A modern, flexible body with these powers would be able to respond, with suitable professionalism and its own resources, to market demands, anticipating its needs and avoiding conflicts between goods and passengers, between port and city, between trucks, buses and trains.
The interim solution, certainly more feasible in the short term, is to set up one or more public-private joint stock companies, reserved for operators, and able to combine the role of guaranteeing, coordinating and controlling the public body with the management skills of the private operator.
The reference models are those already successfully used for the management of port passenger facilities and port rail services.
A leading case is La Spezia Shunting Railways S.p.A., a virtuous example of community of purpose among Port Network Authorities, terminal operators, rail carriers and MTOs.
The company, with share capital open to the various categories of operators, as well as public bodies, achieved its objective of double-digit growth in rail traffic by working on optimization and service efficiency, financing itself with reduced rates compared to the past.
More than five years after its establishment, the company continues to grow and benefit the entire port system with brilliant results even for a private operator.
This model, which provides for minority shareholding but is guaranteed by the Port Network Authority, is so flexible that it can be applied, depending on the size of the port network and the characteristics of the ports involved, to other sectors such as water and energy supplies, intra-port transport of personnel and passengers, the provision of IT and PCS services, and the production and distribution of energy from renewable sources.
The direct or indirect management of technical-nautical services and services of general interest could be the cornerstone of an overall reform of Law n. 84/94. There are many fields, however, in which it would be reasonable to expect corrective action from legislators.
I will mention three as examples.
Today, Port Network Authorities can coordinate the administrative activities of other bodies only in relation to state-owned areas of a specific port or ports under their jurisdiction. This approach appears to contradict the spirit of the Delrio reform, that, however inadequate, contemplated, for the first time ever, port- logistic systems including hinterland port areas.
Port Network Authorities should instead be able to coordinate the administrative activities related to the ports they govern, as second-level bodies whose committees are attended by representatives from local authorities.
Another issue concerns the maintenance of areas common to ports, including seabed maintenance. On the one hand, the law restricts the scope of intervention to a given port instead of to the port network. On the other hand, the authority necessary to carry out the tasks is limited by other territorial and central bodies with concurrent competencies in the field.
In this case, too, the Port Network Authorities must be allowed to autonomously carry out routine and non-routine maintenance of the parts common to all the ports under their jurisdiction, including upgrading road and rail networks and seabeds.

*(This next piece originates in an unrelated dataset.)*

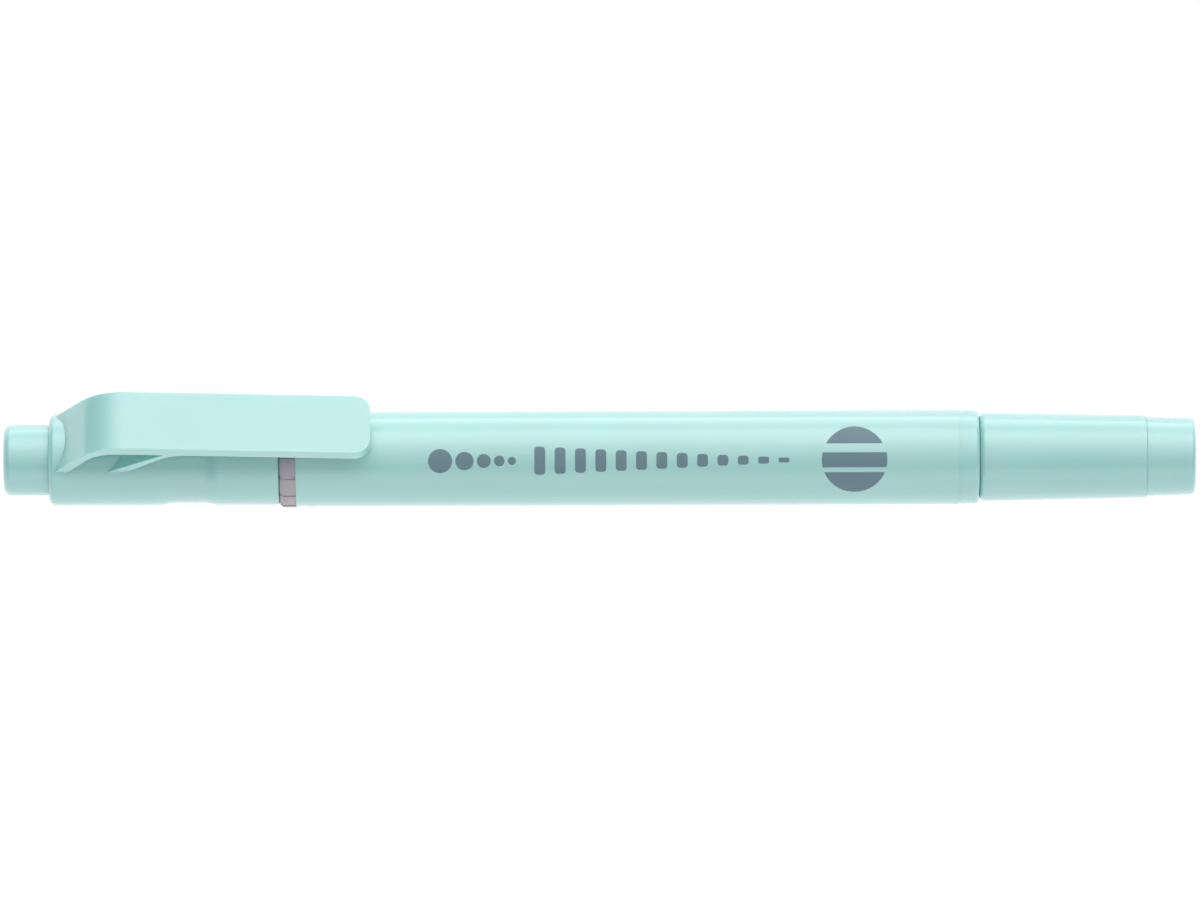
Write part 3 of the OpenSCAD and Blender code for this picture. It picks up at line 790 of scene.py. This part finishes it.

A final consideration concerns both state concessions (the fees for which should be differentiated according to the level of the port system) and the characteristics of the concessionaire.
The race to acquire container terminals and passenger facilities by ocean carriers and cruise lines respectively is a very topical issue, but a careful distinction must be made to avoid obvious or hidden market distortions.
Nothing shall prevent a maritime carrier from building and operating a terminal or passenger facility dedicated exclusively to its own traffic, provided that there is adequate space and market conditions.
If, however, the terminal or the passenger facility is designed for general users, the participation of maritime carriers in the capital should be excluded to avoid market distortions.
The port work issue deserves a separate mention. In short, it should be organized like employment agencies are, which are also managed by Port Network Authorities.
If you line them up, these are the pillars to support the framework of the transformation of Port Authorities from simple condominium administrators to proactive bodies in their regional areas.
A reform with these characteristics would have the merit of really getting the Port Network Authorities off the ground, allowing them to cast off the limitations of a role that today seems out of date and compromised by the tasks and powers assigned to other higher or parallel bodies.